* Start *

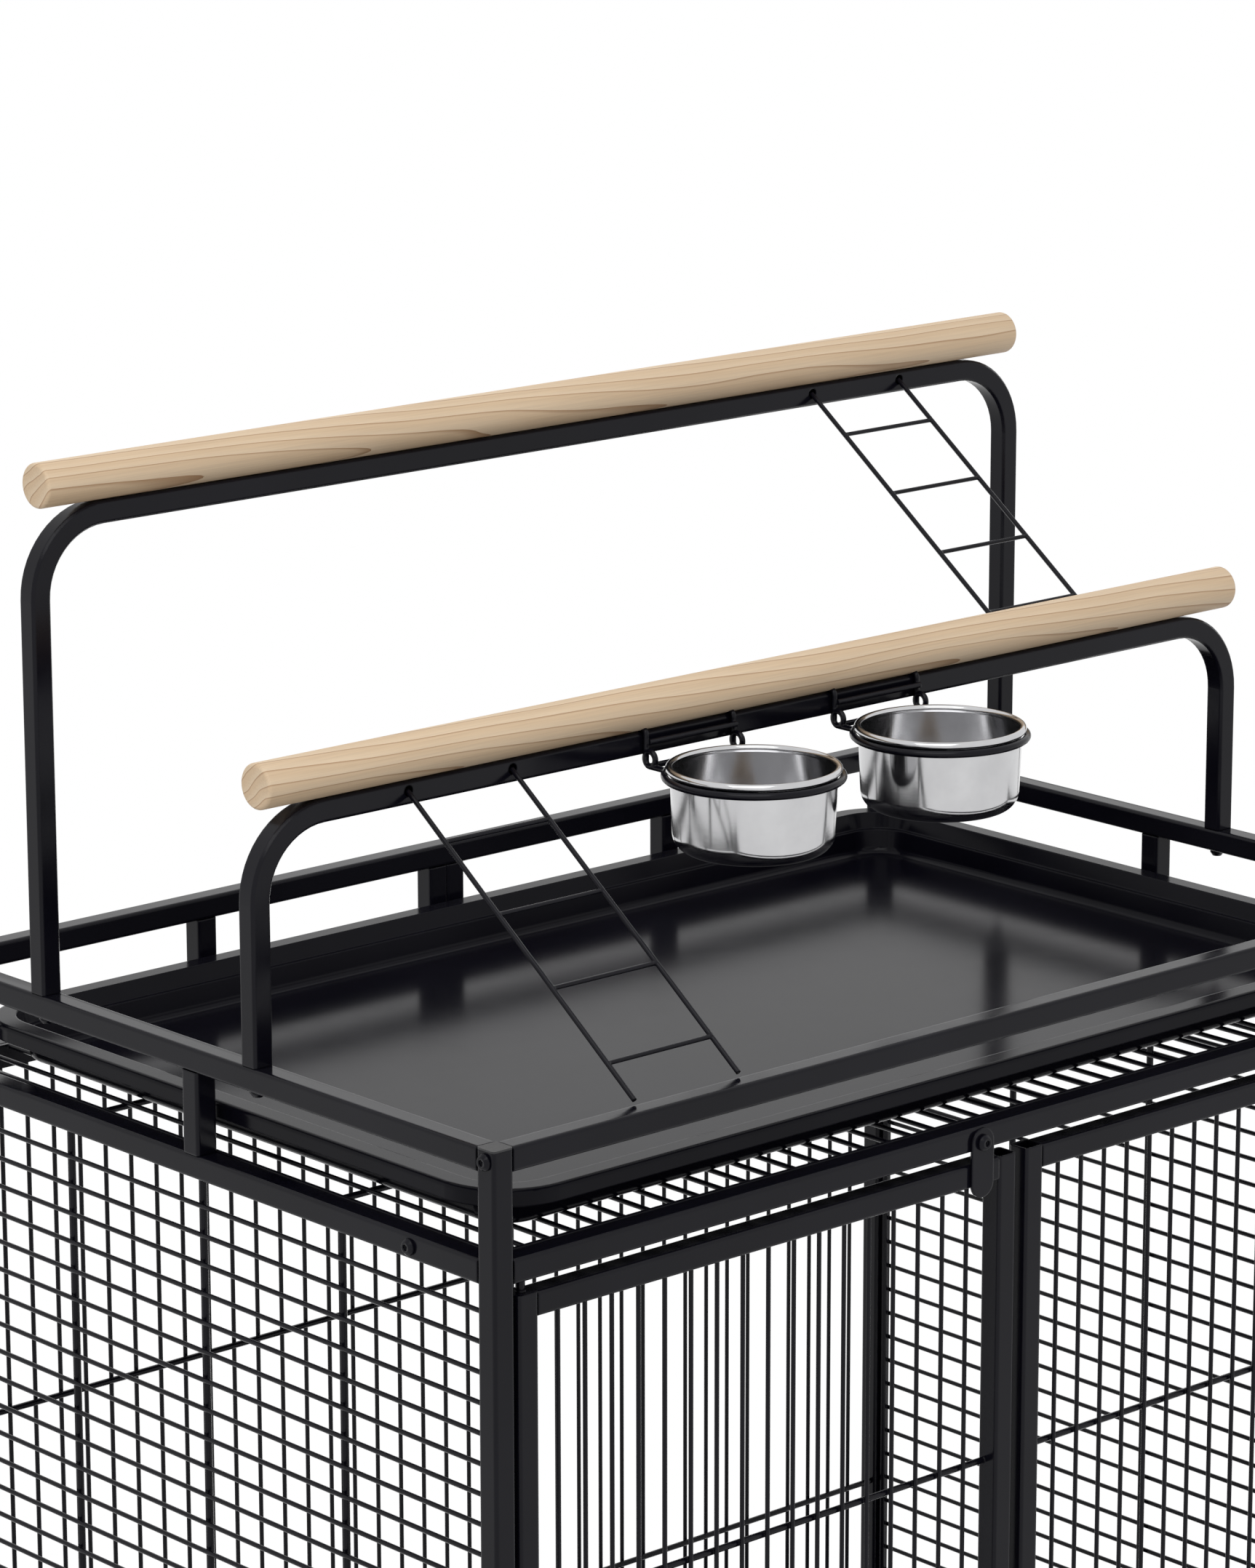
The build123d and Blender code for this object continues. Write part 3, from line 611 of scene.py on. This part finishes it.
# Perches: round wooden dowels with eased ends
def perch(end):
    node = f"perch_{end}"
    low, high = node_box(node)
    radius = (high.y - low.y) / 2
    half = (high.x - low.x) / 2
    flat = radius - PERCH_EASE
    side_half = half - PERCH_EASE
    profile = [(AXIS_RADIUS, -half), (radius / 2, -half)]
    profile += arc((flat, -side_half), PERCH_EASE, -90, 0, BEND_POINTS)
    profile += [(radius, -side_half + 2 * side_half * i / PERCH_SPANS) for i in range(1, PERCH_SPANS)]
    profile += arc((flat, side_half), PERCH_EASE, 0, 90, BEND_POINTS)
    profile += [(radius / 2, half), (AXIS_RADIUS, half)]
    place = Matrix.Translation((low + high) / 2) @ Matrix.Rotation(math.pi / 2, 4, "Y")
    piece = lathe(f"perch_{end}_dowel", profile, place, MATERIALS["pale_wood"], PERCH_POINTS)
    keep_sharp(piece, PERCH_SHARP)
    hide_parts(node)
    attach(piece, "cage")


# Ladders: two rails and four rungs of round wire
def ladder(end, body):
    node = f"ladder_{end}"
    low, high = node_box(node)
    radius = LADDER_WIRE / 2
    rails_x = (low.x + radius, high.x - radius)
    along = Vector((0.0, high.y - low.y, high.z - low.z)).normalized()
    tip = Vector((0.0, high.y - radius * along.z, high.z - radius * along.y))
    foot = Vector((0.0, low.y + radius * along.z, low.z + radius * along.y))
    parts = []
    for x in rails_x:
        rail = straight(foot + ALONG_X * x, tip + ALONG_X * x)
        parts.append(tube_along("rail", rail, radius, COAT))
    for i in range(RUNGS):
        at = tip + (foot - tip) * (FIRST_RUNG + RUNG_STEP * i)
        rung = straight(*(at + ALONG_X * x for x in rails_x))
        parts.append(tube_along("rung", rung, RUNG_WIRE / 2, COAT))
    piece = joined(f"ladder_{end}_wires", parts)
    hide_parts(node)
    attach(piece, body)


# Camera at the photograph's place
def place_camera():
    azimuth, down, roll = (math.radians(a) for a in (CAMERA_AZIMUTH, CAMERA_DOWN, CAMERA_ROLL))
    flat = math.cos(down)
    forward = Vector((math.sin(azimuth) * flat, math.cos(azimuth) * flat, -math.sin(down)))
    level = Vector((math.cos(azimuth), -math.sin(azimuth), 0.0))
    upward = level.cross(forward)
    right = level * math.cos(roll) + upward * math.sin(roll)
    up = upward * math.cos(roll) - level * math.sin(roll)
    low = node_box("post_front_left")[0]
    high = node_box("post_plugs")[1]
    corner = Vector((low.x, low.y, high.z))
    place = corner + Vector(CAMERA_FROM_CORNER) * TUBE
    camera = bpy.data.objects.new("camera", bpy.data.cameras.new("camera"))
    bpy.context.scene.collection.objects.link(camera)
    turn = Matrix((right, up, -forward)).transposed().to_4x4()
    camera.matrix_world = Matrix.Translation(place) @ turn
    camera.data.sensor_fit = "VERTICAL"
    camera.data.sensor_height = FILM_HEIGHT
    camera.data.lens = FOCAL_PIXELS * FILM_HEIGHT / IMAGE_HEIGHT
    camera.data.clip_end = CAMERA_REACH
    bpy.context.scene.camera = camera


# Studio: white surroundings where they are seen, an even grey sky as light, a floor and two soft lamps
def sky():
    world = bpy.data.worlds.new("studio")
    bpy.context.scene.world = world
    world.use_nodes = True
    tree = world.node_tree
    mix = tree.nodes.new("ShaderNodeMix")
    mix.data_type = "RGBA"
    mix.inputs["A"].default_value = (*SKY_LIGHT, 1.0)
    mix.inputs["B"].default_value = (*SKY_SEEN, 1.0)
    tree.links.new(camera_or_glossy(tree), mix.inputs["Factor"])
    tree.links.new(mix.outputs["Result"], tree.nodes["Background"].inputs["Color"])


def lift_where_seen(tree, shader):
    """A pale lift that only the camera and gloss see, so that the floor nears white and keeps its shadow."""
    lift = tree.nodes.new("ShaderNodeEmission")
    scale = tree.nodes.new("ShaderNodeMath")
    scale.operation = "MULTIPLY"
    scale.inputs[1].default_value = FLOOR_LIFT
    tree.links.new(camera_or_glossy(tree), scale.inputs[0])
    tree.links.new(scale.outputs["Value"], lift.inputs["Strength"])
    total = tree.nodes.new("ShaderNodeAddShader")
    tree.links.new(shader.outputs["BSDF"], total.inputs[0])
    tree.links.new(lift.outputs["Emission"], total.inputs[1])
    output = next(node for node in tree.nodes if node.type == "OUTPUT_MATERIAL")
    tree.links.new(total.outputs["Shader"], output.inputs["Surface"])


def studio_floor():
    material, tree, shader = new_material("studio_floor", (FLOOR_GREY, FLOOR_GREY, FLOOR_GREY), 0.9)
    lift_where_seen(tree, shader)
    rim = circle(Vector((0.0, 0.0, 0.0)), FLOOR_RADIUS, ALONG_X, ALONG_Y, FLOOR_POINTS)
    floor = new_object("studio_floor", rim, [tuple(range(FLOOR_POINTS))], material)


def lamp(name, place, size, power):
    """Square area lamp that points at the play top."""
    data = bpy.data.lights.new(name, "AREA")
    data.size = size
    data.energy = power
    piece = bpy.data.objects.new(name, data)
    piece.location = place
    piece.rotation_euler = (Vector(LAMP_TARGET) - Vector(place)).to_track_quat("-Z", "Y").to_euler()
    bpy.context.scene.collection.objects.link(piece)
    return piece


def studio():
    bpy.context.scene.view_settings.view_transform = "Standard"
    sky()
    studio_floor()
    lamp("key", (-1.6, -1.4, 4.2), size=2.6, power=40.0)
    back = lamp("back", (1.8, 2.6, 3.2), size=2.2, power=20.0)
    back.visible_glossy = False


finish_nodes()
for which in ("left", "right"):
    cup(which)
    holder(which)
flange_beads()
for which, sign in (("left", -1), ("right", 1)):
    door_welds(which)
    side_welds(which, sign)
for which in ("front", "rear"):
    perch(which)
ladder("front", "front_ladder")
ladder("rear", "cage")
place_camera()
studio()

* End *

Short task | Copy every line of the material, please, keeping it exactly the same.

Task result |
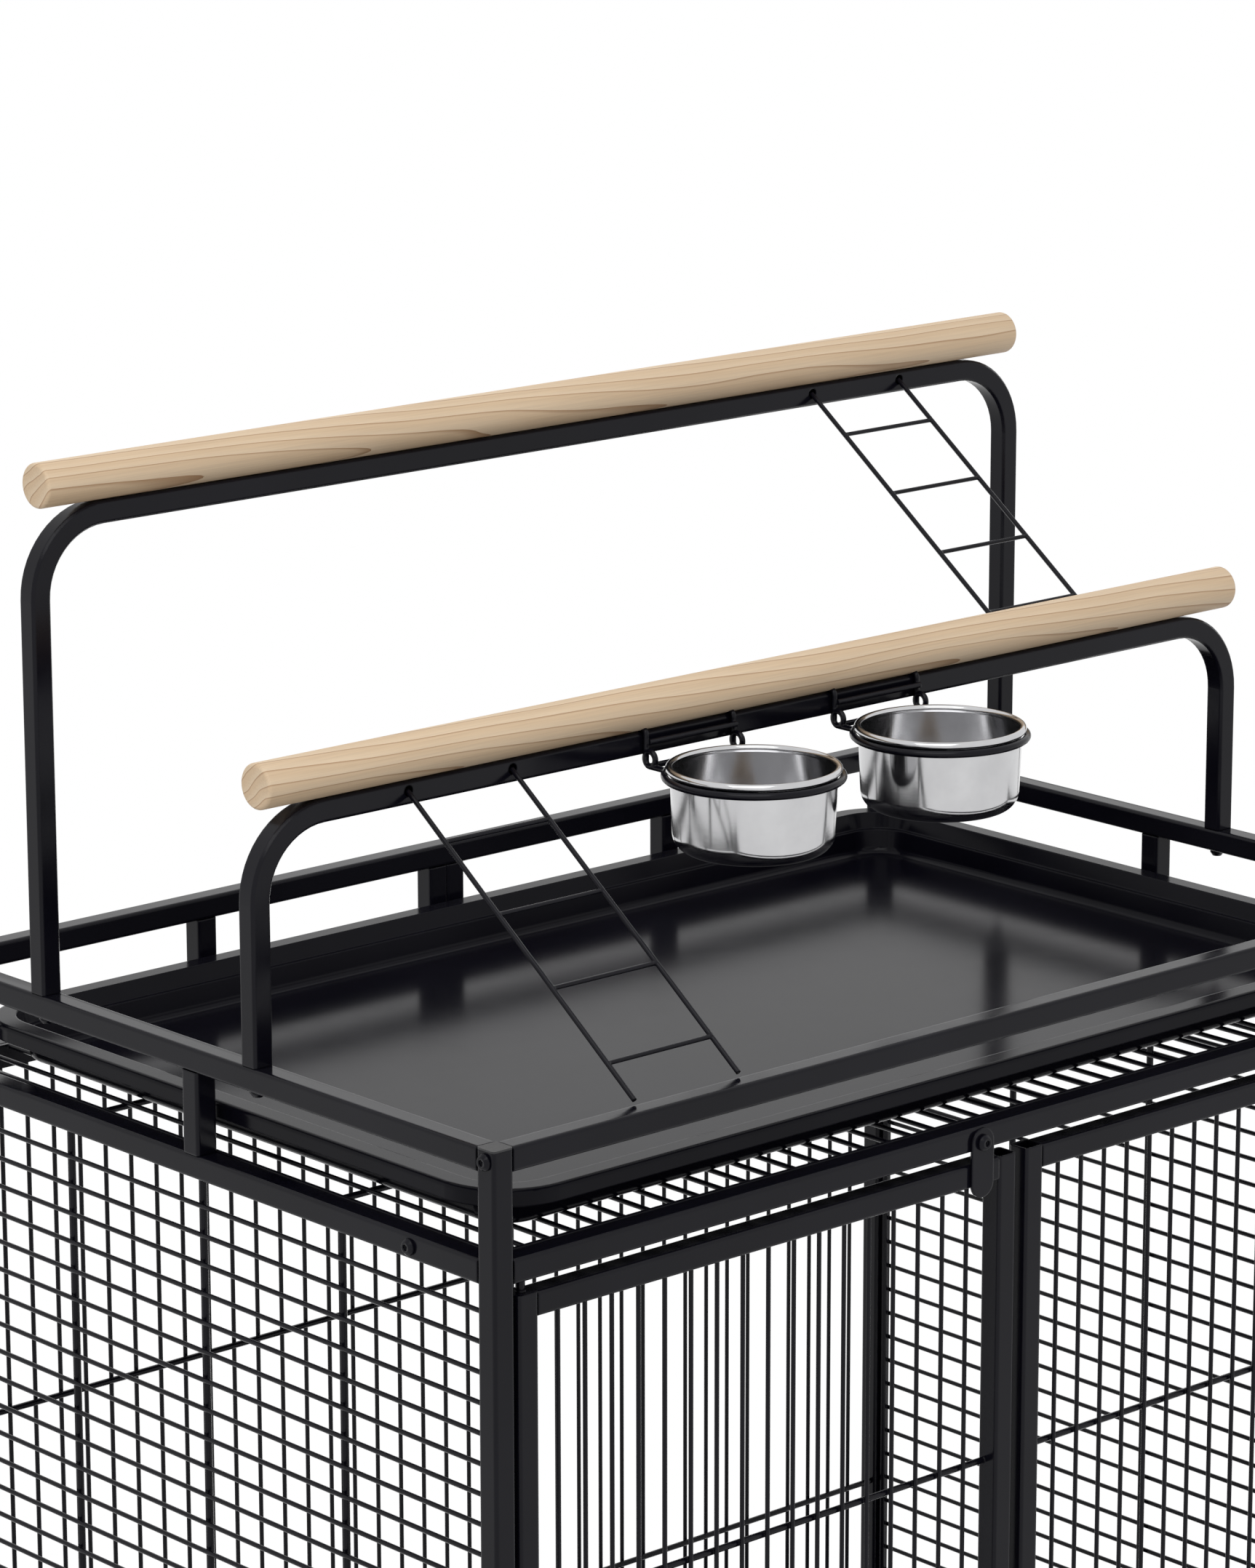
The build123d and Blender code for this object continues. Write part 3, from line 611 of scene.py on. This part finishes it.
# Perches: round wooden dowels with eased ends
def perch(end):
    node = f"perch_{end}"
    low, high = node_box(node)
    radius = (high.y - low.y) / 2
    half = (high.x - low.x) / 2
    flat = radius - PERCH_EASE
    side_half = half - PERCH_EASE
    profile = [(AXIS_RADIUS, -half), (radius / 2, -half)]
    profile += arc((flat, -side_half), PERCH_EASE, -90, 0, BEND_POINTS)
    profile += [(radius, -side_half + 2 * side_half * i / PERCH_SPANS) for i in range(1, PERCH_SPANS)]
    profile += arc((flat, side_half), PERCH_EASE, 0, 90, BEND_POINTS)
    profile += [(radius / 2, half), (AXIS_RADIUS, half)]
    place = Matrix.Translation((low + high) / 2) @ Matrix.Rotation(math.pi / 2, 4, "Y")
    piece = lathe(f"perch_{end}_dowel", profile, place, MATERIALS["pale_wood"], PERCH_POINTS)
    keep_sharp(piece, PERCH_SHARP)
    hide_parts(node)
    attach(piece, "cage")


# Ladders: two rails and four rungs of round wire
def ladder(end, body):
    node = f"ladder_{end}"
    low, high = node_box(node)
    radius = LADDER_WIRE / 2
    rails_x = (low.x + radius, high.x - radius)
    along = Vector((0.0, high.y - low.y, high.z - low.z)).normalized()
    tip = Vector((0.0, high.y - radius * along.z, high.z - radius * along.y))
    foot = Vector((0.0, low.y + radius * along.z, low.z + radius * along.y))
    parts = []
    for x in rails_x:
        rail = straight(foot + ALONG_X * x, tip + ALONG_X * x)
        parts.append(tube_along("rail", rail, radius, COAT))
    for i in range(RUNGS):
        at = tip + (foot - tip) * (FIRST_RUNG + RUNG_STEP * i)
        rung = straight(*(at + ALONG_X * x for x in rails_x))
        parts.append(tube_along("rung", rung, RUNG_WIRE / 2, COAT))
    piece = joined(f"ladder_{end}_wires", parts)
    hide_parts(node)
    attach(piece, body)


# Camera at the photograph's place
def place_camera():
    azimuth, down, roll = (math.radians(a) for a in (CAMERA_AZIMUTH, CAMERA_DOWN, CAMERA_ROLL))
    flat = math.cos(down)
    forward = Vector((math.sin(azimuth) * flat, math.cos(azimuth) * flat, -math.sin(down)))
    level = Vector((math.cos(azimuth), -math.sin(azimuth), 0.0))
    upward = level.cross(forward)
    right = level * math.cos(roll) + upward * math.sin(roll)
    up = upward * math.cos(roll) - level * math.sin(roll)
    low = node_box("post_front_left")[0]
    high = node_box("post_plugs")[1]
    corner = Vector((low.x, low.y, high.z))
    place = corner + Vector(CAMERA_FROM_CORNER) * TUBE
    camera = bpy.data.objects.new("camera", bpy.data.cameras.new("camera"))
    bpy.context.scene.collection.objects.link(camera)
    turn = Matrix((right, up, -forward)).transposed().to_4x4()
    camera.matrix_world = Matrix.Translation(place) @ turn
    camera.data.sensor_fit = "VERTICAL"
    camera.data.sensor_height = FILM_HEIGHT
    camera.data.lens = FOCAL_PIXELS * FILM_HEIGHT / IMAGE_HEIGHT
    camera.data.clip_end = CAMERA_REACH
    bpy.context.scene.camera = camera


# Studio: white surroundings where they are seen, an even grey sky as light, a floor and two soft lamps
def sky():
    world = bpy.data.worlds.new("studio")
    bpy.context.scene.world = world
    world.use_nodes = True
    tree = world.node_tree
    mix = tree.nodes.new("ShaderNodeMix")
    mix.data_type = "RGBA"
    mix.inputs["A"].default_value = (*SKY_LIGHT, 1.0)
    mix.inputs["B"].default_value = (*SKY_SEEN, 1.0)
    tree.links.new(camera_or_glossy(tree), mix.inputs["Factor"])
    tree.links.new(mix.outputs["Result"], tree.nodes["Background"].inputs["Color"])


def lift_where_seen(tree, shader):
    """A pale lift that only the camera and gloss see, so that the floor nears white and keeps its shadow."""
    lift = tree.nodes.new("ShaderNodeEmission")
    scale = tree.nodes.new("ShaderNodeMath")
    scale.operation = "MULTIPLY"
    scale.inputs[1].default_value = FLOOR_LIFT
    tree.links.new(camera_or_glossy(tree), scale.inputs[0])
    tree.links.new(scale.outputs["Value"], lift.inputs["Strength"])
    total = tree.nodes.new("ShaderNodeAddShader")
    tree.links.new(shader.outputs["BSDF"], total.inputs[0])
    tree.links.new(lift.outputs["Emission"], total.inputs[1])
    output = next(node for node in tree.nodes if node.type == "OUTPUT_MATERIAL")
    tree.links.new(total.outputs["Shader"], output.inputs["Surface"])


def studio_floor():
    material, tree, shader = new_material("studio_floor", (FLOOR_GREY, FLOOR_GREY, FLOOR_GREY), 0.9)
    lift_where_seen(tree, shader)
    rim = circle(Vector((0.0, 0.0, 0.0)), FLOOR_RADIUS, ALONG_X, ALONG_Y, FLOOR_POINTS)
    floor = new_object("studio_floor", rim, [tuple(range(FLOOR_POINTS))], material)


def lamp(name, place, size, power):
    """Square area lamp that points at the play top."""
    data = bpy.data.lights.new(name, "AREA")
    data.size = size
    data.energy = power
    piece = bpy.data.objects.new(name, data)
    piece.location = place
    piece.rotation_euler = (Vector(LAMP_TARGET) - Vector(place)).to_track_quat("-Z", "Y").to_euler()
    bpy.context.scene.collection.objects.link(piece)
    return piece


def studio():
    bpy.context.scene.view_settings.view_transform = "Standard"
    sky()
    studio_floor()
    lamp("key", (-1.6, -1.4, 4.2), size=2.6, power=40.0)
    back = lamp("back", (1.8, 2.6, 3.2), size=2.2, power=20.0)
    back.visible_glossy = False


finish_nodes()
for which in ("left", "right"):
    cup(which)
    holder(which)
flange_beads()
for which, sign in (("left", -1), ("right", 1)):
    door_welds(which)
    side_welds(which, sign)
for which in ("front", "rear"):
    perch(which)
ladder("front", "front_ladder")
ladder("rear", "cage")
place_camera()
studio()